The physical basis of information flow in neural matter: a thermocoherent perspective on cognitive dynamics
A radical paper suggests neural info flows via heat-coupled quantum correlations, not just electrical signals.
A new theoretical paper by researcher Onur Pusuluk, published on arXiv, proposes a radical physical framework for how information flows in the brain. Dubbed the 'thermocoherent perspective,' it suggests that cognitive dynamics are not solely driven by classical electrical spikes. Instead, the theory posits that heat flow in neural tissue is reciprocally coupled to a delocalized information flow carried by shared quantum coherence—a phenomenon where particles like electrons or protons are correlated in a way not describable by local variables alone. This 'thermocoherent effect' means information could be a physical resource embedded in the relational structure (like quantum entanglement or discord) of the brain's microscopic components.

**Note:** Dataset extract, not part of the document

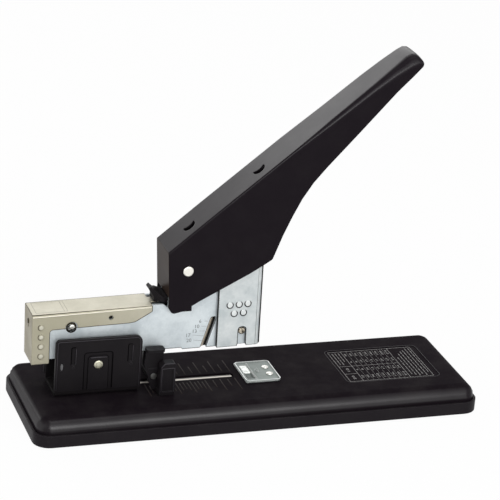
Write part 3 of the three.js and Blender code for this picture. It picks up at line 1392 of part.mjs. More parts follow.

The framework identifies specific biological substrates where these 'partially hidden relational resources' might arise and become transiently accessible. These include ion-channel interfaces, hydrogen-bonded proton networks, aromatic π-electron systems, and phosphate-rich molecular motifs. The key argument is that under the right microscopic conditions, electrical, chemical, and thermal transport processes could generate or transduce these quantum-correlated states. Their mutual coupling could then progressively build larger-scale, thermocoherent organization across different spatial and temporal partitions of neural tissue, influencing signaling, relaxation, and cross-scale coordination.
Crucially, the author clarifies this is not a claim of macroscopic quantum cognition (like a brain-sized quantum computer), nor a reduction of thought to abstract information coding. It is presented as a falsifiable, resource-theoretical framework. It aims to bridge the gap between the poorly specified physical basis of information in biology and the observable dynamics of cognition, suggesting that usable correlation resources, hidden from local descriptions, could fundamentally bias how the brain processes information.
- Proposes a 'thermocoherent effect' where heat flow couples to delocalized info flow via quantum coherence (e.g., entanglement, discord).
- Identifies ion channels, proton networks, and π-electron systems as potential substrates for generating these 'hidden relational resources.'
- Offers a falsifiable physical model for neural coordination that is neither macroscopic quantum cognition nor pure classical coding.
Why It Matters
Provides a novel, testable hypothesis for the physical basis of cognition, potentially bridging neuroscience, thermodynamics, and quantum information theory.